À certains égards, l’apartheid en Afrique du Sud a été pire. À d’autres égards, l’apartheid israélien en Palestine occupée est pire. Il ne fait pas de doute que l’application israélienne de l’apartheid en Palestine occupée est plus militaire et plus brutale. L’apartheid en Afrique du Sud n’a jamais imposé un blocus à toute une communauté noire, ni tué méthodiquement des manifestants comme Israël le fait actuellement le long de sa clôture avec Gaza.
Ces faits sont bien connus. Nul ne peut prétendre ignorer la répression que font subir au peuple palestinien l’armée d’occupation israélienne et les colons juifs, s’il suit l’actualité. Il est de notoriété publique que deux systèmes juridiques différents sont appliqués aux colons et aux Palestiniens, engendrant une séparation de fait et des statuts juridiques profondément inégaux.
Pourquoi alors les Européens nient-ils systématiquement l’existence de l’apartheid en Palestine occupée ? Pourquoi continuent-ils de faire des affaires avec Israël comme si de rien n’était ? Pourquoi l’Eurovision va-t-il avoir lieu à Tel Aviv ? Pourquoi l’Europe vend-elle des armes à Israël, fait-elle du commerce avec lui, même avec ses colonies illégales, entretient-elle des liens culturels et éducatifs ? Pourquoi Israël n’est-il pas soumis au même ostracisme que l’Afrique du Sud et les institutions sud-africaines blanches qui étaient complices de l’apartheid ?
Pourquoi y a-t-il eu des sanctions contre l’Afrique du Sud de l’apartheid tandis qu’aujourd’hui les gouvernements européens prennent, au contraire, des mesures pour criminaliser le mouvement non violent de boycott, désinvestissement et sanctions (BDS) qui lutte pour la liberté, la justice et l’égalité des droits des Palestiniens ?
Il y a trois explications à cette énigme.
Premièrement, les lobbies pro-israéliens de nombreux pays européens sont aussi efficaces que leurs homologues américains tout en étant moins voyants.

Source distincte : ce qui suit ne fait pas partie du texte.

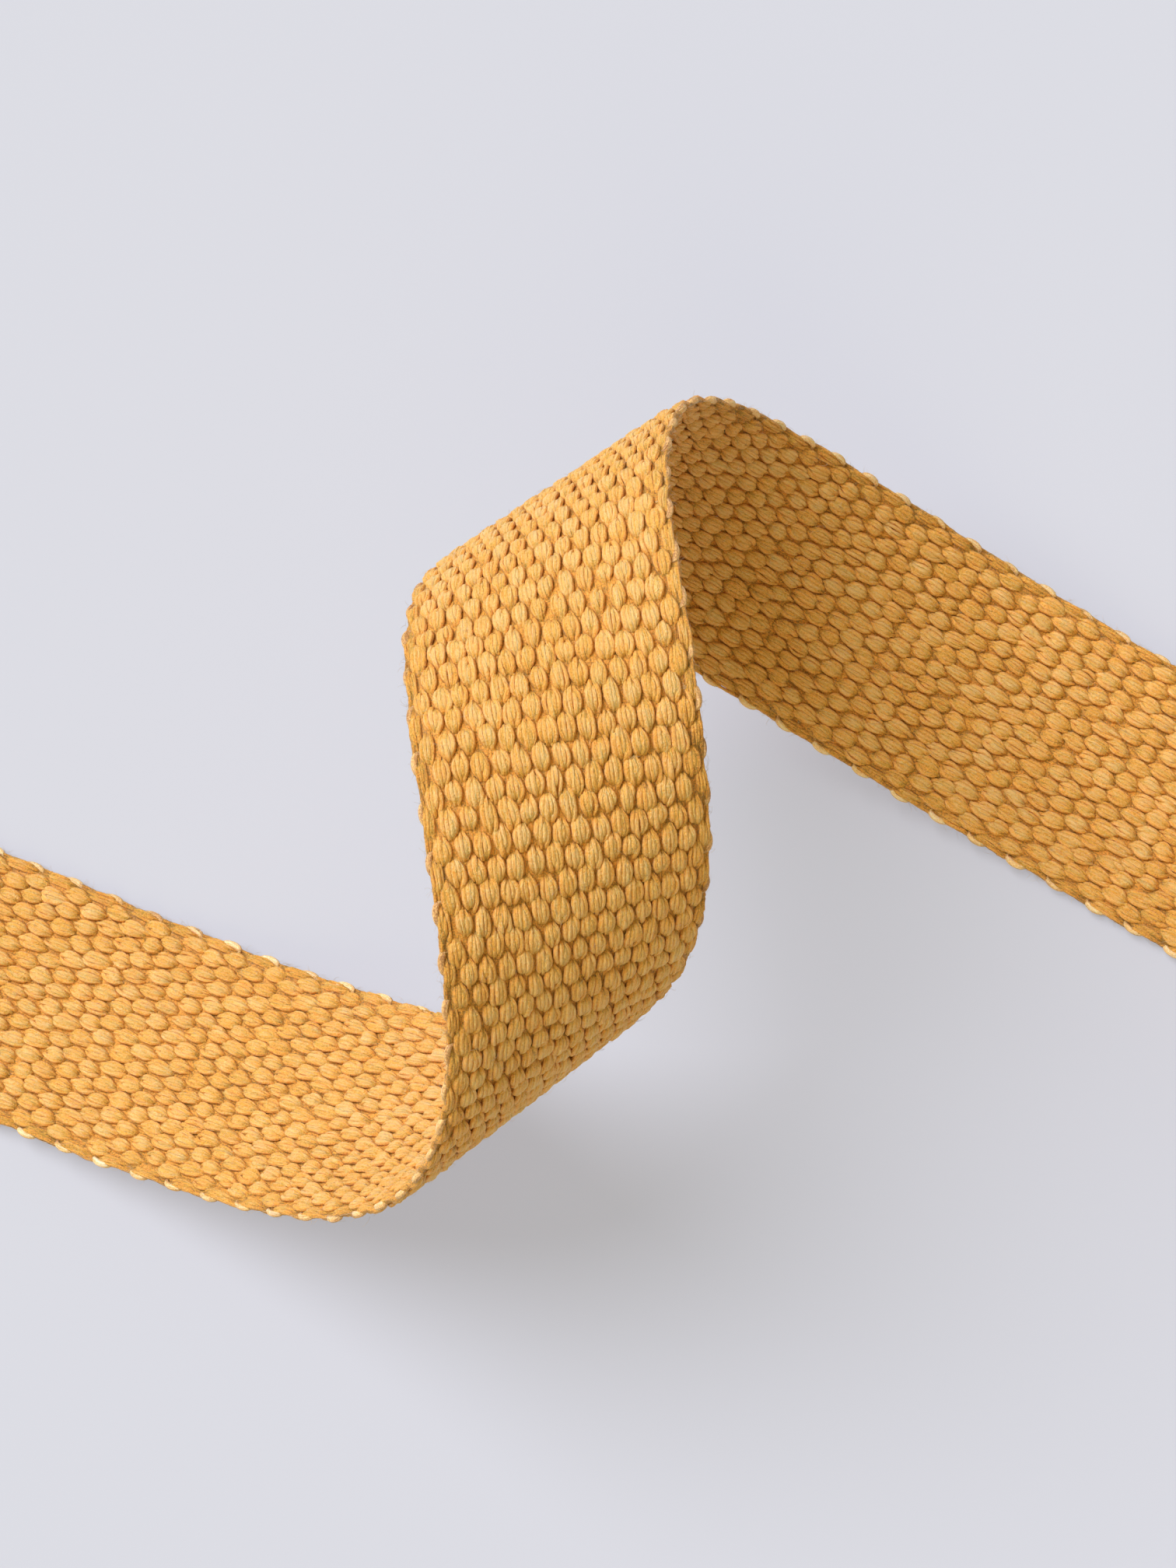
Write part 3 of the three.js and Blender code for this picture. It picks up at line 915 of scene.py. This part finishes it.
# One strand of the knot: along the axle, round the roll and outwards, from its own side of the tape.
STRAND = (
    (8, 0, 0.4),
    (4.6, 0.2, 0.7),
    (2.2, 1.4, 0.9),
    (-0.8, 2.0, 1.0),
    (-3.0, 0.4, 1.7),
    (-2.4, -1.8, 2.9),
    (0.4, -2.1, 3.6),
    (2.8, -0.5, 3.2),
    (2.4, 1.7, 2.3),
    (0.6, 3.3, 1.5),
    (0.2, 5.5, 0.7),
)
STRAND_END = STRAND[-1][1]
KNOT_RINGS = 70
KNOT_HALF_WIDTH = 1.8
KNOT_HALF_HEIGHT = 0.95
# How many degrees round the roll each tail ends, and how it lies
TAIL_ENDS = (44, 40)
TAIL_RINGS = 40
TAIL_GAP = 0.03
TAIL_LIFT = 0.6
TAIL_CURL = 1.6
CURL_STARTS = -0.6
TAIL_SWAY = 1.2
SWAY_ENDS = 2.2
TAIL_APART = 0.2
TAIL_WIDTH_SHARE = 0.47
STRAND_FLATNESS = 0.15
FLATTENS_OVER = 2.2
STRAND_TWIST = 0.25
STRAND_SIDES = 16


def knot_strand(turned, tail):
    """A strand that ties with its twin and ends in a tail lying round the roll. turned is 1 or -1."""
    knot = smooth_path(STRAND, KNOT_RINGS)
    knot[:, :2] *= turned
    local = roll_centre + tie_out * (tape_outside + knot[:, 2:]) + axle * knot[:, :1]
    local = local + tie_side * knot[:, 1:2]
    start = STRAND_END / tape_outside + TAIL_GAP
    turn = tie_turn + turned * np.linspace(start, math.radians(tail), TAIL_RINGS)
    lifted = TAIL_LIFT + TAIL_CURL * smooth(np.linspace(CURL_STARTS, 1, TAIL_RINGS))
    radius = tape_outside - spiral_pitch * (turn - tie_turn) / (2 * math.pi) + lifted
    sway = TAIL_SWAY * np.sin(np.linspace(0, SWAY_ENDS, TAIL_RINGS))
    laid = round_roll(turn, radius, turned * (TAIL_APART + sway))
    path = np.concatenate([local, laid])
    outward = np.concatenate([np.tile(tie_out, (len(local), 1)), laid - roll_centre])
    twist = np.concatenate([knot[:, :1] * axle + knot[:, 1:2] * tie_side, 0 * laid])
    normal = unit(unit(outward) + STRAND_TWIST * twist)
    flattening = smooth(np.linspace(0, FLATTENS_OVER, TAIL_RINGS))
    flat = lerp(STRAND_FLATNESS, 1.0, np.concatenate([np.zeros(len(local)), flattening]))[None]
    half_width = lerp(KNOT_HALF_WIDTH, TAPE_WIDTH * TAIL_WIDTH_SHARE, flat)
    half_height = lerp(KNOT_HALF_HEIGHT, TAPE_THICKNESS / 2, flat)
    far = np.concatenate([[0], np.cumsum(np.linalg.norm(np.diff(path, axis=0), axis=1))])
    tones = tape_tones(far)
    return sweep(path[None], normal[None], half_width, half_height, STRAND_SIDES, far[None], tones)


tie_band = make_swept("tie_band", tape_band(), tape_cotton)
both_strands = join([knot_strand(1, TAIL_ENDS[0]), knot_strand(-1, TAIL_ENDS[1])])
tie_knot = make_swept("tie_knot_strands", both_strands, tape_cotton)

# ---- Floor and light ----
FLOOR_REACH = 25000.0


def make_floor():
    """A plain pale floor that gives off a little light of its own, so that its shadows stay pale."""
    material, nodes, links = new_material("pale_floor")
    shader = nodes["Principled BSDF"]
    shader.inputs["Base Color"].default_value = (0.255, 0.25, 0.215, 1)
    shader.inputs["Emission Color"].default_value = (0.92, 0.945, 1.12, 1)
    shader.inputs["Emission Strength"].default_value = 0.355
    shader.inputs["Roughness"].default_value = 0.95
    shader.inputs["Specular IOR Level"].default_value = 0.1
    corners = FLOOR_REACH * np.array([[-1, -1, 0], [1, -1, 0], [1, 1, 0], [-1, 1, 0]])
    floor = make_mesh("floor", corners, [np.array([[0, 1, 2, 3]])], material)


def make_light(name, towards, spread, strength, colour):
    """A distant soft light, as wide as spread in degrees. It lights the whole floor evenly."""
    data = bpy.data.lights.new(name, "SUN")
    data.angle = math.radians(spread)
    data.energy = strength
    data.color = colour
    lamp = bpy.data.objects.new(name, data)
    lamp.location = towards
    bpy.context.scene.collection.objects.link(lamp)
    lamp.rotation_euler = (-lamp.location).to_track_quat("-Z", "Y").to_euler()


# A Mix node has one set of sockets for each kind of value. These are its factor's and its colours'.
MIX_FACTOR = 0
MIX_FIRST_COLOUR = 6
MIX_SECOND_COLOUR = 7
MIX_COLOUR_OUT = 2


def make_world():
    """Warm light from all round. The camera sees a pale backdrop instead of its colour."""
    world = bpy.data.worlds.new("studio")
    world.use_nodes = True
    nodes, links = world.node_tree.nodes, world.node_tree.links
    background = nodes["Background"]
    background.inputs["Strength"].default_value = 0.46
    ray = nodes.new("ShaderNodeLightPath")
    mix = nodes.new("ShaderNodeMix")
    mix.data_type = "RGBA"
    mix.inputs[MIX_FIRST_COLOUR].default_value = (1.0, 0.955, 0.66, 1)
    mix.inputs[MIX_SECOND_COLOUR].default_value = (1.6, 1.6, 1.72, 1)
    links.new(ray.outputs["Is Camera Ray"], mix.inputs[MIX_FACTOR])
    links.new(mix.outputs[MIX_COLOUR_OUT], background.inputs["Color"])
    bpy.context.scene.world = world


make_floor()
make_light("key", towards=(-2.25, 1.55, 3.8), spread=46.0, strength=3.76, colour=(0.985, 1.03, 1.42))
make_light("fill", towards=(-0.3, -2.0, 1.4), spread=40.0, strength=0.62, colour=(1.0, 0.95, 0.65))
make_world()
bpy.context.scene.view_settings.view_transform = "Standard"

# ---- What each piece is ----
for piece in (core, *webbing_pieces, hem_top, hem_under, inner_hem, tie_band, tie_knot):
    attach(piece, "root")
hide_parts("webbing_run", "webbing_roll")
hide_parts("hem_needle_thread")
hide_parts("hem_bobbin_thread")
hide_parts("tie_tape")
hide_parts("tie_knot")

Deuxièmement, il y a la culpabilité de l’Holocauste. La politique de certains pays, comme les Pays-Bas, à l’égard d’Israël, est toujours influencée par la culpabilité de ne pas avoir fait davantage pour sauver les juifs pendant la Seconde guerre mondiale.
Troisièmement, et c’est le plus important, il y a la peur d’être traité d’antisémite. Mis en avant et manipulé par Israël et les lobbies israéliens, le concept d’antisémitisme a été élargi pour recouvrir non seulement la haine des juifs mais aussi la critique de l’apartheid israélien.
Dans le cas de l’Afrique du Sud, le président PW Botha était détesté parce qu’il mettait l’apartheid en œuvre et non parce qu’il était Afrikaner. Il semble évident que de la même manière, si beaucoup de gens détestent le Premier ministre israélien Benjamin Netanyahou, c’est parce qu’il impose l’apartheid, et non parce qu’il est juif. Mais on fait de moins en moins la distinction en Europe. Critiquer le gouvernement israélien pour sa politique d’apartheid est désormais considéré comme de l’antisémitisme. Il devient donc dangereux et imprudent de critiquer Israël.
En Europe, la critique de l’apartheid de l’Afrique du Sud était considérée comme une bonne chose. Le Mouvement contre l’apartheid, qui militait pour le boycott des exportations, du commerce, du sport, des artistes et des universitaires sud-africains, a été soutenu et n’a subi aucune restriction. Les gouvernements ont imposé différents types de sanctions, dont un embargo sur les armes. Les manifestations publiques contre l’apartheid faisaient partie de la vie universitaire.
Mais celui qui critique les politiques discriminatoires et répressives d’Israël risque fort d’être accusé d’antisémitisme, ce qui aura de graves conséquences sur sa carrière et sa vie sociale. Par conséquent, il y a moins de manifestations contre l’apartheid israélien sur les campus européens et moins de soutien populaire au BDS. Même des personnalités publiques qui critiquent Israël sont accusées d’antisémitisme, comme en témoigne la chasse aux sorcières contre des membres du Parti travailliste britannique.
Tant que les Européens n’auront pas le courage de faire la distinction entre la critique des politiques d’apartheid d’Israël et le véritable antisémitisme – c’est-à-dire la haine des juifs – l’apartheid continuera à prospérer en Palestine occupée, avec la complicité pleine et entière de l’Europe.